Cumhur İttifakı'nın,
"lider diplomasisine" ilave olarak, siyasi sürdürülebilirliği tahkim
edecek kurumsal adımlara ve/veya kilit
aktörlerin arka plan mutfak çalışmasına olan
ihtiyaç da ortaya çıkmış durumda.
Ayrıca...
Siyasette yumuşama ya da normalleşmeden ne anlaşılması gerektiği de netlik kazanmalıydı. Ki bu boşluğu Cumhurbaşkanı Erdoğan doldurdu.

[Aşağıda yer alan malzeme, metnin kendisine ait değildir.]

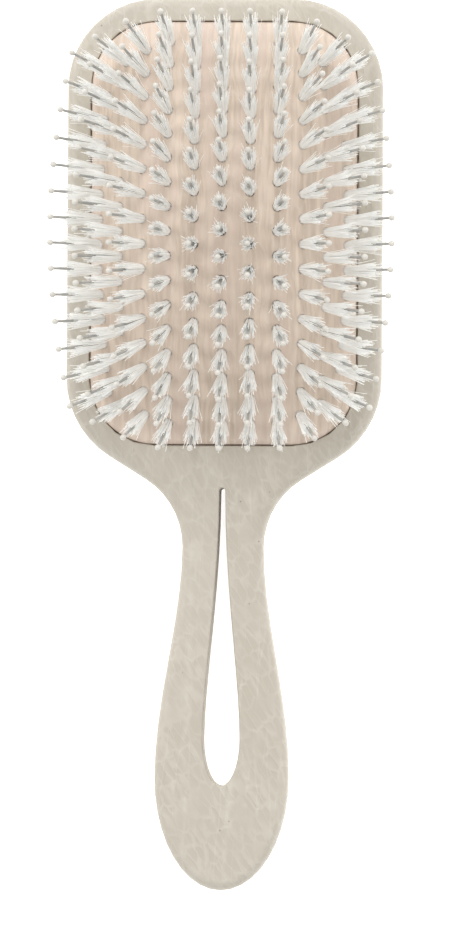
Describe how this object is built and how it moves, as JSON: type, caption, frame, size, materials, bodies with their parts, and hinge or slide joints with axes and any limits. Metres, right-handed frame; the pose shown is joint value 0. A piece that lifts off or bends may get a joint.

"...Ülkemize, milletimize ve devletimizin güvenliğine dair konularda ortak bakış açısını, ortak duyguyu yakalamaya çalışıyoruz. Sivil ve özgürlükçü anayasa, terörle mücadele ve dış politika gibi milli meselelerde iç cepheyi sağlamlaştırmanın gayretindeyiz" dedi. Böylece, yeni ittifak denklemi senaryolarını silip attı.
Yetmedi...
Sn. Bahçeli'nin ifadesi ile
"AK Parti içinde suyu bulandırma gayreti içinde olanlar(!)" bakımından da
"Cumhur İttifakı Türkiye bekasının teminatı olmuştur. Ülkemiz ve milletimiz adına aynı duyguları paylaştığımız MHP ile omuz omuza yürüyoruz" diyerek her türlü spekülâsyona
set çekti.
Hatta...
İttifaka bundan sonra yönelebilecek iç ve dış saldırılara karşı siyasi güvenlik duvarı da inşa etti:
"Cumhur İttifakı farklı siyasi partilerden teşekkül etse de Türkiye adına birdir, tek yürektir, tek ruh ve tek vücuttur. Cumhur İttifakı'nın herhangi bir üyesine yapılan saldırı doğrudan Cumhur İttifakının insicamına yapılmıştır" vurgusu ile ittifakın güncel manifestosunu
da yazdı.
Lakin...
İtimat telkin eden beyanlara rağmen, ittifak vazosundaki kırık çizgileri görmezden gelmek veya ihmal etmek de olmaz. Konu; siyasal zeminde gelişip, duygusal iklimde büyüdü. Devlet adamlığı duruşu ile doğal sınırlarına çekildi.
Görünür gelecekte...
Bilhassa Irak ve Suriye'deki gelişmeler, sözde Kürt kantonuna dayalı planlarda MHP'yi engel gören emperyalistler ve gayri milli işbirlikçileri zincirin en zayıf halkasına oynamaktan vazgeçmeyeceklerdir. Bunda şüphe yok. Belki de Devlet Bey'in, özellikli MGK'lara davet edilmesi bile bu aşamada pratik bir formül olabilir.
MHP'nin ise devlet bürokrasisinde, kendi markası altında hareket ettiğini öne sürenlerle ilgili merkezi ve yerel düzeyde durum değerlendirmesi yapması da faydalı olacaktır.